PROBLEM TO SOLVE: Reproduce each line exactly, including spacing and punctuation.

**** GIVEN DATA

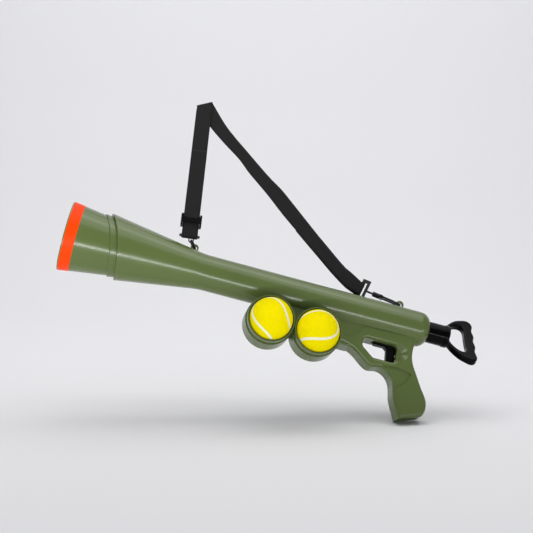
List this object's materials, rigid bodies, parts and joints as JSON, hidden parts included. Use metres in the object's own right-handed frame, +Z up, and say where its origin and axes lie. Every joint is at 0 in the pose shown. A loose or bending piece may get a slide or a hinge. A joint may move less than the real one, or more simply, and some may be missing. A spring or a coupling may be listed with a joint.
{
  "type": "dog ball launcher",
  "caption": "Hand-held spring-plunger launcher for dog balls, with a bell muzzle, ball cups, pistol grip, trigger, rear D-handle and shoulder strap.",
  "frame": {"origin": "centre of the muzzle rim's front plane, on the bore axis", "axes": "+X runs back along the bore from the muzzle to the D-handle, +Z is up with the grip hanging down, -Y is the side that carries the ball cups"},
  "size_m": [0.6485, 0.1372, 0.4366],
  "materials": {
    "shell": "olive green, semi-gloss",
    "band": "bright orange, satin",
    "cups": "olive green, semi-gloss",
    "ball": "yellow-green felt over rubber",
    "steel": "plain steel",
    "bumper": "black rubber",
    "piston": "dark nylon",
    "black_gloss": "black, glossy",
    "black_plastic": "black, satin",
    "black_steel": "blackened steel",
    "webbing": "black woven nylon"
  },
  "bodies": {
    "launcher": {"muzzle_tube": "shell", "muzzle_rim": "shell", "muzzle_band": "band", "body_left_shell": "shell", "body_right_shell": "shell", "ball_holder": "cups", "shell_screws": "steel", "cup_screws": "steel", "trigger_pin": "steel", "sear_pin": "steel", "stop_ring": "bumper", "spring_seat": "black_plastic", "rear_bush": "black_plastic", "main_spring": "steel", "trigger_spring": "steel", "front_ring": "black_steel", "front_swivel_loop": "black_steel", "strap": "webbing", "rear_swivel_loop": "black_steel", "rear_hook": "black_steel", "gate_pin": "steel"},
    "plunger_slide": {"spring_washer": "steel"},
    "plunger_spin": {"piston": "piston", "piston_pad": "bumper", "plunger_rod": "black_gloss", "piston_pin": "steel", "handle_pin": "steel", "d_handle": "black_gloss"},
    "trigger": {"trigger": "black_plastic", "sear_spring": "steel"},
    "sear": {"sear": "black_plastic"},
    "gate": {"rear_gate": "black_steel"},
    "slider": {"strap_slider": "black_plastic"},
    "ball_front": {"ball_front": "ball"},
    "ball_rear": {"ball_rear": "ball"}
  },
  "joints": [
    {"name": "plunger_draw", "type": "slide", "parent": "launcher", "child": "plunger_slide", "axis": [1, 0, 0], "range_m": [0, 0.115], "stiffness_N_per_m": 150, "deforming": ["main_spring"]},
    {"name": "plunger_turn", "type": "hinge", "parent": "plunger_slide", "child": "plunger_spin", "pos_m": [0.4, 0, 0], "axis": [1, 0, 0], "continuous": true},
    {"name": "trigger_pull", "type": "hinge", "parent": "launcher", "child": "trigger", "pos_m": [0.497, 0, -0.034], "axis": [0, -1, 0], "range_deg": [0, 10], "stiffness_Nm_per_rad": 0.5, "deforming": ["trigger_spring"]},
    {"name": "sear_turn", "type": "hinge", "parent": "launcher", "child": "sear", "pos_m": [0.52, 0, -0.025], "axis": [0, -1, 0], "range_deg": [0, 21], "deforming": ["sear_spring"]},
    {"name": "gate_swing", "type": "hinge", "parent": "launcher", "child": "gate", "pos_m": [0.49157, 0.00295, 0.03787], "axis": [0.2029, -0.17, 0.9643], "range_deg": [0, 18], "stiffness_Nm_per_rad": 0.02},
    {"name": "buckle_slide", "type": "slide", "parent": "launcher", "child": "slider", "axis": [-0.1236, 0, 0.9923], "range_m": [0, 0.08]},
    {"name": "front_ball_lift", "type": "slide", "parent": "launcher", "child": "ball_front", "axis": [0, -1, 0], "range_m": [0, 0.06]},
    {"name": "rear_ball_lift", "type": "slide", "parent": "launcher", "child": "ball_rear", "axis": [0, -1, 0], "range_m": [0, 0.06]}
  ],
  "couplings": [
    {"joint": "sear_turn", "follows": "trigger_pull", "ratio": 2.1}
  ]
}
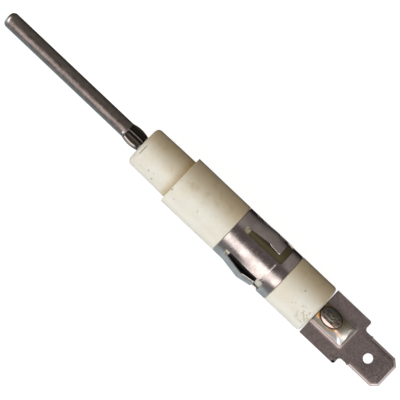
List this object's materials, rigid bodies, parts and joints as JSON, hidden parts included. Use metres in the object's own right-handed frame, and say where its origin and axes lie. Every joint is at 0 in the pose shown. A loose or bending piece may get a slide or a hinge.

********

RESULT FOR THIS TASK:
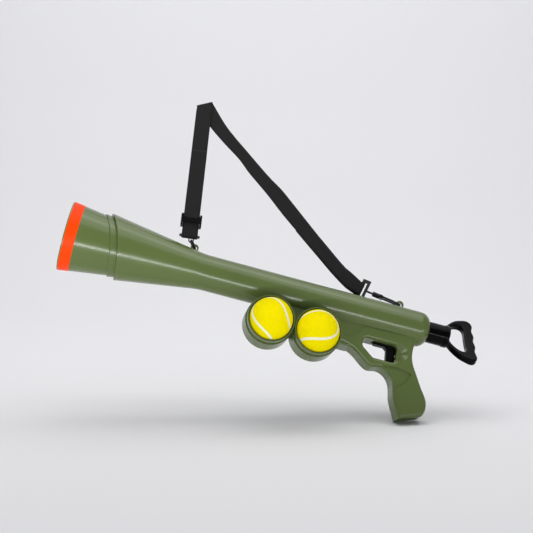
List this object's materials, rigid bodies, parts and joints as JSON, hidden parts included. Use metres in the object's own right-handed frame, +Z up, and say where its origin and axes lie. Every joint is at 0 in the pose shown. A loose or bending piece may get a slide or a hinge. A joint may move less than the real one, or more simply, and some may be missing. A spring or a coupling may be listed with a joint.
{
  "type": "dog ball launcher",
  "caption": "Hand-held spring-plunger launcher for dog balls, with a bell muzzle, ball cups, pistol grip, trigger, rear D-handle and shoulder strap.",
  "frame": {"origin": "centre of the muzzle rim's front plane, on the bore axis", "axes": "+X runs back along the bore from the muzzle to the D-handle, +Z is up with the grip hanging down, -Y is the side that carries the ball cups"},
  "size_m": [0.6485, 0.1372, 0.4366],
  "materials": {
    "shell": "olive green, semi-gloss",
    "band": "bright orange, satin",
    "cups": "olive green, semi-gloss",
    "ball": "yellow-green felt over rubber",
    "steel": "plain steel",
    "bumper": "black rubber",
    "piston": "dark nylon",
    "black_gloss": "black, glossy",
    "black_plastic": "black, satin",
    "black_steel": "blackened steel",
    "webbing": "black woven nylon"
  },
  "bodies": {
    "launcher": {"muzzle_tube": "shell", "muzzle_rim": "shell", "muzzle_band": "band", "body_left_shell": "shell", "body_right_shell": "shell", "ball_holder": "cups", "shell_screws": "steel", "cup_screws": "steel", "trigger_pin": "steel", "sear_pin": "steel", "stop_ring": "bumper", "spring_seat": "black_plastic", "rear_bush": "black_plastic", "main_spring": "steel", "trigger_spring": "steel", "front_ring": "black_steel", "front_swivel_loop": "black_steel", "strap": "webbing", "rear_swivel_loop": "black_steel", "rear_hook": "black_steel", "gate_pin": "steel"},
    "plunger_slide": {"spring_washer": "steel"},
    "plunger_spin": {"piston": "piston", "piston_pad": "bumper", "plunger_rod": "black_gloss", "piston_pin": "steel", "handle_pin": "steel", "d_handle": "black_gloss"},
    "trigger": {"trigger": "black_plastic", "sear_spring": "steel"},
    "sear": {"sear": "black_plastic"},
    "gate": {"rear_gate": "black_steel"},
    "slider": {"strap_slider": "black_plastic"},
    "ball_front": {"ball_front": "ball"},
    "ball_rear": {"ball_rear": "ball"}
  },
  "joints": [
    {"name": "plunger_draw", "type": "slide", "parent": "launcher", "child": "plunger_slide", "axis": [1, 0, 0], "range_m": [0, 0.115], "stiffness_N_per_m": 150, "deforming": ["main_spring"]},
    {"name": "plunger_turn", "type": "hinge", "parent": "plunger_slide", "child": "plunger_spin", "pos_m": [0.4, 0, 0], "axis": [1, 0, 0], "continuous": true},
    {"name": "trigger_pull", "type": "hinge", "parent": "launcher", "child": "trigger", "pos_m": [0.497, 0, -0.034], "axis": [0, -1, 0], "range_deg": [0, 10], "stiffness_Nm_per_rad": 0.5, "deforming": ["trigger_spring"]},
    {"name": "sear_turn", "type": "hinge", "parent": "launcher", "child": "sear", "pos_m": [0.52, 0, -0.025], "axis": [0, -1, 0], "range_deg": [0, 21], "deforming": ["sear_spring"]},
    {"name": "gate_swing", "type": "hinge", "parent": "launcher", "child": "gate", "pos_m": [0.49157, 0.00295, 0.03787], "axis": [0.2029, -0.17, 0.9643], "range_deg": [0, 18], "stiffness_Nm_per_rad": 0.02},
    {"name": "buckle_slide", "type": "slide", "parent": "launcher", "child": "slider", "axis": [-0.1236, 0, 0.9923], "range_m": [0, 0.08]},
    {"name": "front_ball_lift", "type": "slide", "parent": "launcher", "child": "ball_front", "axis": [0, -1, 0], "range_m": [0, 0.06]},
    {"name": "rear_ball_lift", "type": "slide", "parent": "launcher", "child": "ball_rear", "axis": [0, -1, 0], "range_m": [0, 0.06]}
  ],
  "couplings": [
    {"joint": "sear_turn", "follows": "trigger_pull", "ratio": 2.1}
  ]
}
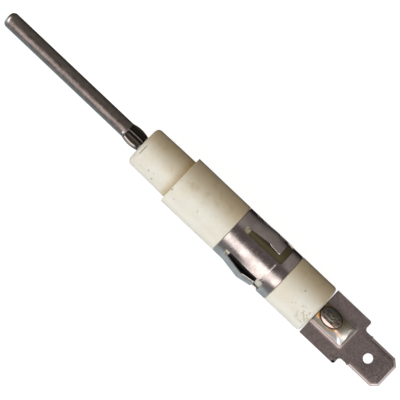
List this object's materials, rigid bodies, parts and joints as JSON, hidden parts included. Use metres in the object's own right-handed frame, and say where its origin and axes lie. Every joint is at 0 in the pose shown. A loose or bending piece may get a slide or a hinge.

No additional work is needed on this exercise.